En tant que mélomane, je conteste l'approche musicale consistant à considérer la personnalisation. Au contraire, je pense que l'anonymat des œuvres musicales sont la condition de la vérité, évitant toute manipulation mentale, toute influence extra-musicale afférente à la biographie des compositeurs et à la charge "idéologique" qu'elle véhicule.

Cette considération, il est vrai, ne concerne pas directement l'appréciation littéraire de la nouvelle. Néanmoins, pour moi, cette philosophie esthétique traduit bien l'aspect conventionnel du récit selon tous ces aspects.

Je ne suis pas trop partisan non plus de l'utilisation des thèmes moralisateurs. Cela dit, toute surenchère est évitée. le thème est traité avec discrétion.
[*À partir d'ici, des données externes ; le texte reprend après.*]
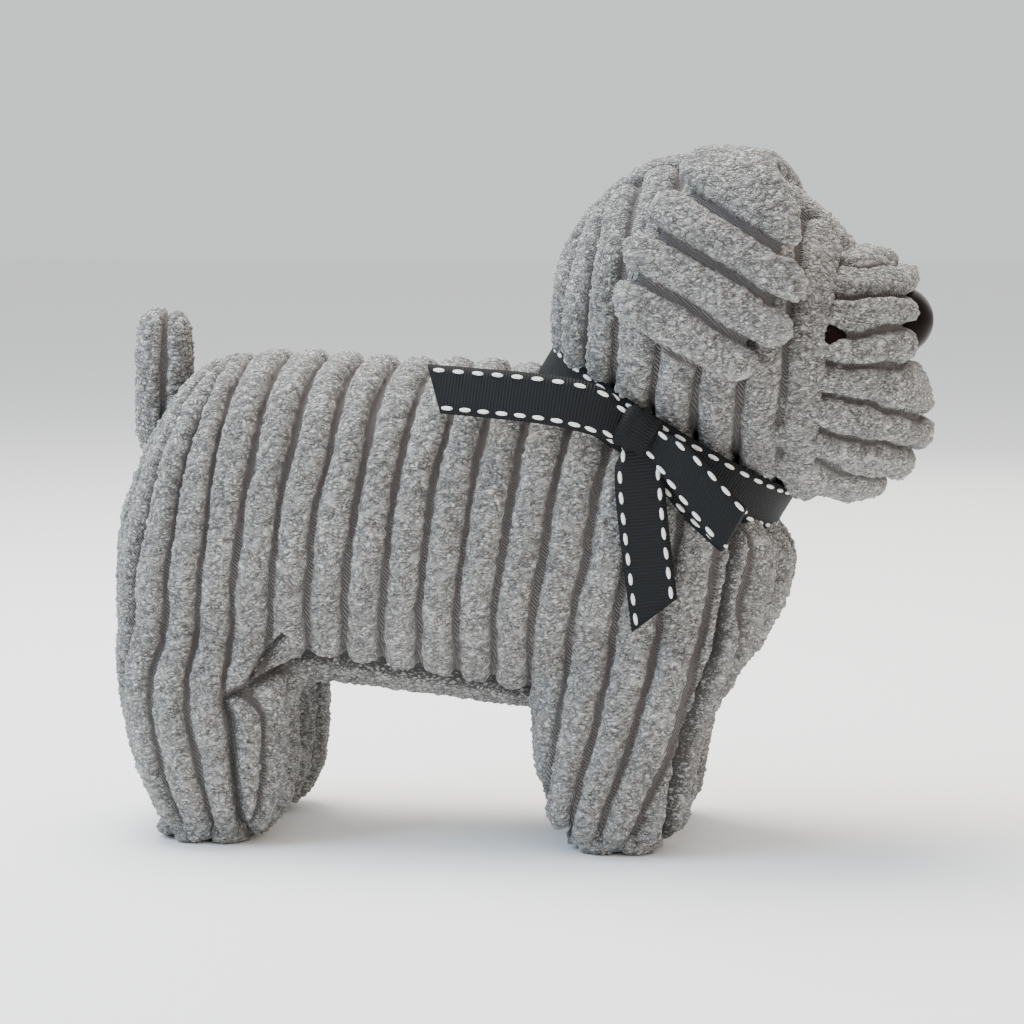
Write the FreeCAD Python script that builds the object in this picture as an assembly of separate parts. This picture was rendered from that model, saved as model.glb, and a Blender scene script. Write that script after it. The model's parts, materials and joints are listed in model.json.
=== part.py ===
"""A standing plush dog: sewn pile covers over polyester stuffing, plastic nose and eyes, and a
ribbon tied round the neck.

Millimetres, +Z up. The origin is on the floor under the middle of the dog, +X points from the
tail to the nose and +Y to the dog's left. The head turns on the slanted plane of the neck seam,
the ears lift, the tail wags, and the ribbon's loop and two ends swing at the knot. Soft pieces
are plain closed solids of the right size: covers are skins, and stuffing fills them.
"""
import FreeCAD
import Part
import math
import os

# Driving dimensions: the trunk.
back_height = 149.0
belly_height = 42.0
trunk_half_width = 43.0
rump_x = -127.5
cover_thickness = 2.0
panel_gap = 0.3
stuffing_gap = 0.3

# Legs: a centre on the floor, half sizes at the thickest level, and the sole under each.
front_leg_x = 33.0
rear_leg_x = -94.0
leg_spread = trunk_half_width - 18.0
front_leg_half_length = 25.0
rear_leg_half_length = 27.5
leg_half_width = trunk_half_width / 2
sole_thickness = 2.0
sole_share = 0.76
leg_top_z = belly_height + 42.0

# Neck: the seam plane leans forward, and the head turns about its normal.
neck_x = 50.0
neck_z = back_height - 15.0
neck_lean_deg = 31.0
neck_half_length = 42.5
neck_half_width = trunk_half_width - 4.5
neck_depth = 30.0
seam_gap = 1.5
chest_x = neck_x + neck_half_length - 6.5

# Head and muzzle.
head_x = 56.0
head_z = neck_z + 31.0
head_half_height = 47.0
head_half_width = neck_half_width + 8.0
head_back_x = 9.5
chin_height = neck_z - 27.0
muzzle_seam_x = 104.0
muzzle_tip_x = 119.5
beard_tip_x = 127.5
gusset_half_width = 13.0

# Nose and eyes: moulded domes, each on a stem held by a push-on washer.
nose_x = 117.0
nose_z = head_z - 3.0
nose_depth = 10.5
nose_half_width = 13.0
nose_half_height = 10.5
eye_x = 97.0
eye_z = head_z - 8.0
eye_radius = 5.5
eye_turn_deg = 62.0
stem_radius = 2.0
stem_length = 12.0
washer_radius = 6.5
washer_thickness = 1.2
plastic_gap = 0.2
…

Au final, une nouvelle très convenable, voire estimable..

   plumette   
10/4/2024
trouve l'écriture
aboutie
et
aime bien
J'ai bien aimé cette nouvelle, la manière dont la mémoire du narrateur remonte le temps et installe cette "mademoiselle" dont il a gardé le souvenir pour plusieurs raisons que l'on découvre au fil de la lecture.
j'ai également apprécié les leçons de piano de "mademoiselle" avant que l'on découvre l'époque et toute sa charge émotionnelle.
Une progression narrative intéressante!
L'écriture est très agréable et fluide.

je signale une petite incohérence puisqu'on apprend à la fin que l'angelot joueur de lyre a été acheté! qu'il ne s'agit donc pas d'un cadeau.